**Problem details**
Go through the data below. Pull out every line that has the word "manifold".

(Extracted records)

——

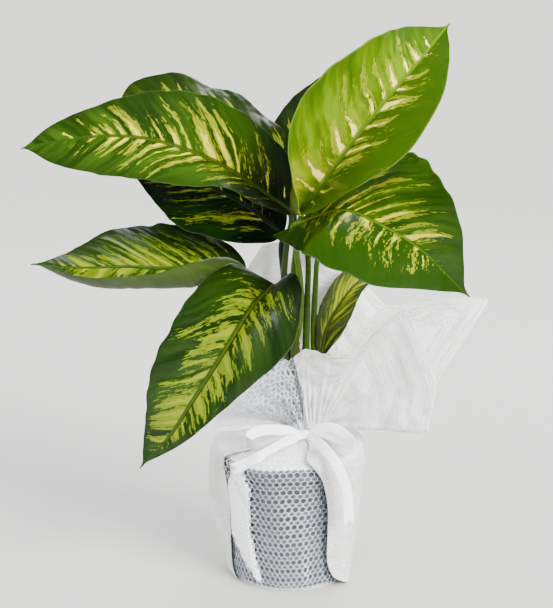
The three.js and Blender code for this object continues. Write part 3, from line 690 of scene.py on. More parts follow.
def half_width(side, s):
    rounding = np.sqrt(np.clip(4 * s * (1 - s), 0, 1)) * (1 - np.exp(-(1 - s) / TIP_TAPER))
    uneven = 1 + 0.03 * side["uneven"] * relief(s, 0 * s, sum(side["widths"]), 0.07, 0.3, 9)
    return np.maximum(ramp(side["widths"], s) * rounding * uneven, 0.5)


def half_blade(leaf, side, sign, s, t, ripple, seed):
    """Points of one half: s from base to tip, t from the midrib to the margin."""
    point, way, face, right = blade_station(leaf, s)
    width = half_width(side, s)
    fold = np.radians(quadratic(side["fold"], s))
    furl, furl_reach = side["furl"]
    curl = np.radians(quadratic(side["curl"], s))
    curl = curl + np.radians(furl) * np.maximum(1 - s / furl_reach, 0) ** 1.25
    curl = np.where(np.abs(curl) < 1e-3, 1e-3, curl)
    reach = width / curl * (np.sin(fold + curl * t) - np.sin(fold))
    lift = width / curl * (np.cos(fold) - np.cos(fold + curl * t))

    # the wave of the margin, the hollows between the side veins, and the groove over the midrib
    ends = np.sqrt(np.sin(math.pi * np.clip(s, 0, 1)) + 1e-9)
    height, count, phase = side["wave"]
    lift = lift + height * np.sin(TURN * (count * s + phase)) * t**2 * ends
    length = curve_length(leaf["rib"])
    vein = s * length - 0.82 * t * width
    hollow = smooth(t * width, 0, 9) * smooth(t, 1.0, 0.86) * ends
    swing = np.sin(TURN * vein / 24 + seed) + 0.5 * np.sin(TURN * vein / 13.7 + 2 * seed)
    uneven = 1 + 0.6 * relief(vein, 40 * sign + 0 * t, seed, 40, 90, 5)
    lift = lift + ripple * hollow * swing * uneven
    rumple = 0.5 * relief(s * length, t * width + 200 * sign, seed, 9, 40)
    lift = lift + rumple * smooth(t, 0.7, 1.0) * ends
    lift = lift - 0.7 * hump(t * width, 0, 1.6) * (1 - s) ** 0.5
    back = side["lobe"] * (1 - s) ** 4 * t**1.5
    return point + sign * right * reach[..., None] + face * lift[..., None] - way * back[..., None]


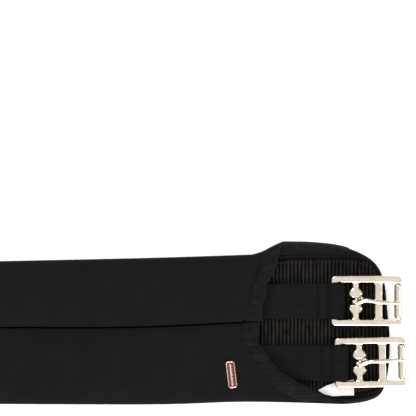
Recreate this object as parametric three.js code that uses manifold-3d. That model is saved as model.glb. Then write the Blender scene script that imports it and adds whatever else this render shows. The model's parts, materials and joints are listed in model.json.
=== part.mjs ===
// A short saddle girth: a ribbed load webbing between a neoprene pad and two folded neoprene wings,
// with two elastic straps at each end, each holding a roller buckle.
// Millimetres. The girth lies flat, horse side down: X runs along it, Y across it, Z up.

import * as THREE from "three";
import { mergeVertices } from "three/addons/utils/BufferGeometryUtils.js";
import Module from "manifold-3d";

const wasm = await Module();
wasm.setup();

// ---------- driving dimensions ----------
const GAP = 0.3;                 // air between pieces that touch
const HALF_WIDTH = 57.5;         // of the end pads
const PAD_T = 5;                 // horse-side neoprene
const WEB_T = 1.8;               // load webbing
const STRAP_T = 1.8;             // elastic strap
const STRAP_W = 24.8;
const SKIRT = 3.6;               // thickness of a wing's folded side wall
const WING_T = 4;
const CORE_T = 4;
const TAPE_T = 0.8;              // binding tape
const SLIT = 1;                  // gap between the two wings

const WEB_Z = PAD_T + GAP;
const STRAP_Z = WEB_Z + WEB_T + GAP;
const CORE_Z = STRAP_Z;
const WING_Z = CORE_Z + CORE_T + GAP;
const WING_TOP = WING_Z + WING_T;

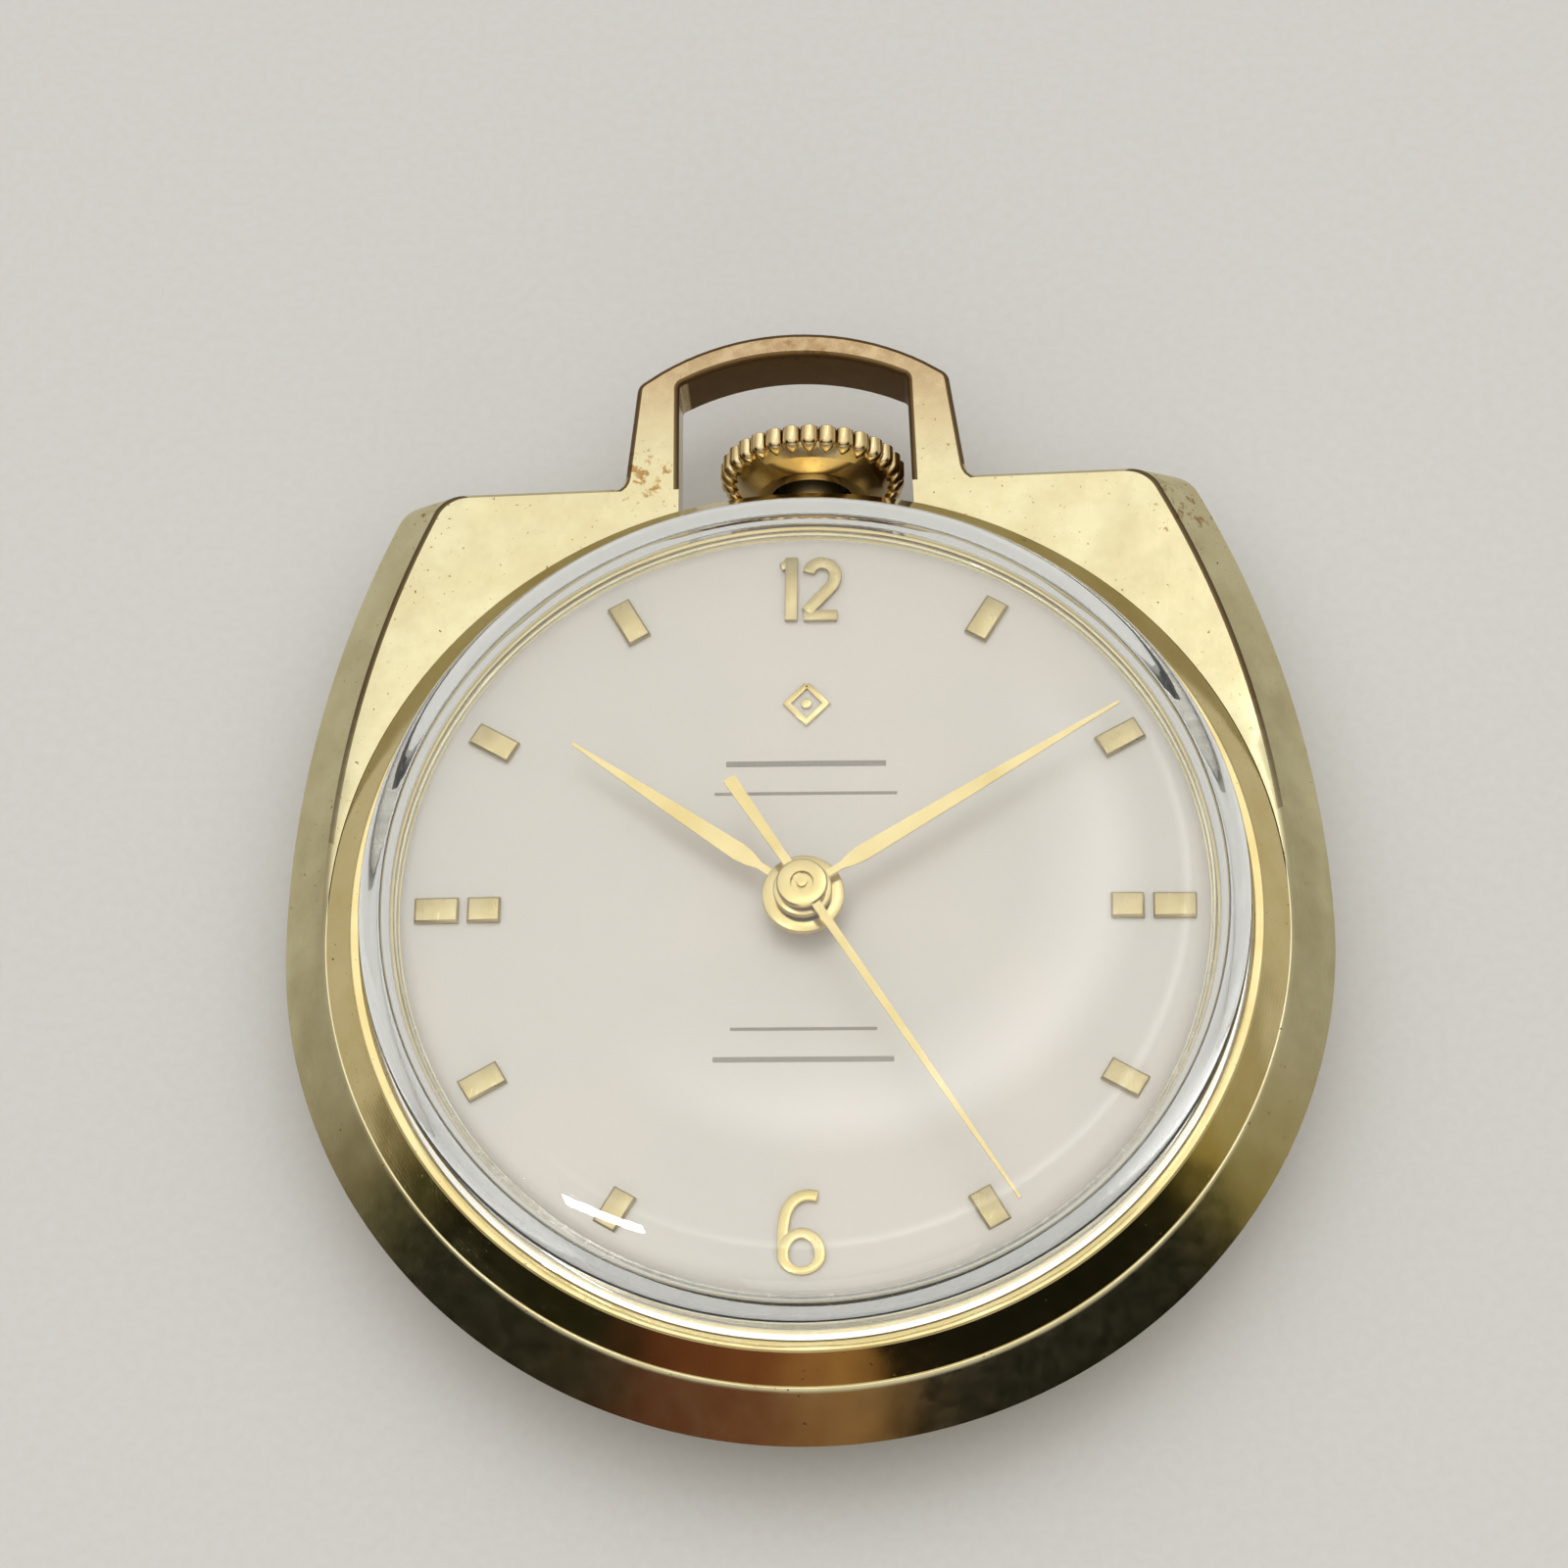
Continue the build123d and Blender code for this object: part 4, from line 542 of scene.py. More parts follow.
def plain_metal(name, base, deep, rough, grain):
    """A metal of the movement. Its finishing grain is drawn coarser than the real one, so that it shows."""
    material, tree, _, (fine,) = new_material(name, (grain, 3, 0.6))
    shader = add(tree, "BsdfPrincipled", {
        "Base Color": two_tone(tree, fine, 0.3, 0.7, base, deep), "Metallic": 1,
        "Roughness": add(tree, "MapRange", (fine, 0.3, 0.7, rough * 0.8, rough * 1.25))[0],
        "Normal": add(tree, "Bump", {"Strength": 0.3, "Distance": 0.003 * MM, "Height": fine})[0]})[0]
    add(tree, "OutputMaterial", (shader,))
    return material


def ruby_stone():
    """Synthetic ruby, ground and polished: deep red, glossy, a little uneven in colour."""
    material, tree, _, (cloud,) = new_material("synthetic_ruby", (0.3, 3, 0.5))
    colour = add(tree, "Mix", {0: cloud, 6: "B01030", 7: "D01C48"}, data_type="RGBA")[2]
    shader = add(tree, "BsdfPrincipled", {"Base Color": colour, "Roughness": 0.08, "IOR": 1.76})[0]
    add(tree, "OutputMaterial", (shader,))
    return material


def rubber():
    """Nitrile rubber, moulded: black, matt and slightly dusty."""
    material, tree, _, (fine,) = new_material("nitrile_rubber", (0.1, 3, 0.5))
    shader = add(tree, "BsdfPrincipled", {
        "Base Color": add(tree, "Mix", {0: fine, 6: "151515", 7: "222120"}, data_type="RGBA")[2],
        "Roughness": 0.6,
        "Normal": add(tree, "Bump", {"Strength": 0.4, "Distance": 0.005 * MM, "Height": fine})[0]})[0]
    add(tree, "OutputMaterial", (shader,))
    return material


def dial_ink():
    """Printing ink, laid on thinly: a soft grey, slightly uneven."""
    material, tree, _, (fine,) = new_material("dial_printing_ink", (0.08, 3, 0.5))
    colour = two_tone(tree, fine, 0.35, 0.65, "8D8478", "A2998C")
    shader = add(tree, "BsdfPrincipled", {"Base Color": colour, "Roughness": 0.5})[0]
    add(tree, "OutputMaterial", (shader,))
    return material


# ---- outer frame with its bow ------------------------------------------------------------------

def frame_outline(inset, top):
    """Round below, drawn in above by long side arcs to flat shoulder tops with round corners."""
    r = FRAME_R - inset
    side_x = FRAME_R - SHOULDER_SIDE_R
    side_r = SHOULDER_SIDE_R - inset
    inner_r = side_r - SHOULDER_CORNER_R
    corner_y = top - SHOULDER_CORNER_R
    corner_x = side_x + sqrt(inner_r ** 2 - corner_y ** 2)
    tangent = atan2(corner_y, corner_x - side_x) * 180 / pi
    right = arc((side_x, 0), side_r, 0, tangent, SHOULDER_SIDE_STEPS)
    right += arc((corner_x, corner_y), SHOULDER_CORNER_R, tangent, 90, 8)[1:]
    left = [(-x, y) for x, y in reversed(right)]
    across = [(corner_x * (1 - 2 * i / SHOULDER_TOP_STEPS), top) for i in range(1, SHOULDER_TOP_STEPS)]
    below = arc((0, 0), r, 180, 360, 128)[1:-1]
    return right + across + left + below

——

**Full solution**
Recreate this object as parametric three.js code that uses manifold-3d. That model is saved as model.glb. Then write the Blender scene script that imports it and adds whatever else this render shows. The model's parts, materials and joints are listed in model.json.
import Module from "manifold-3d";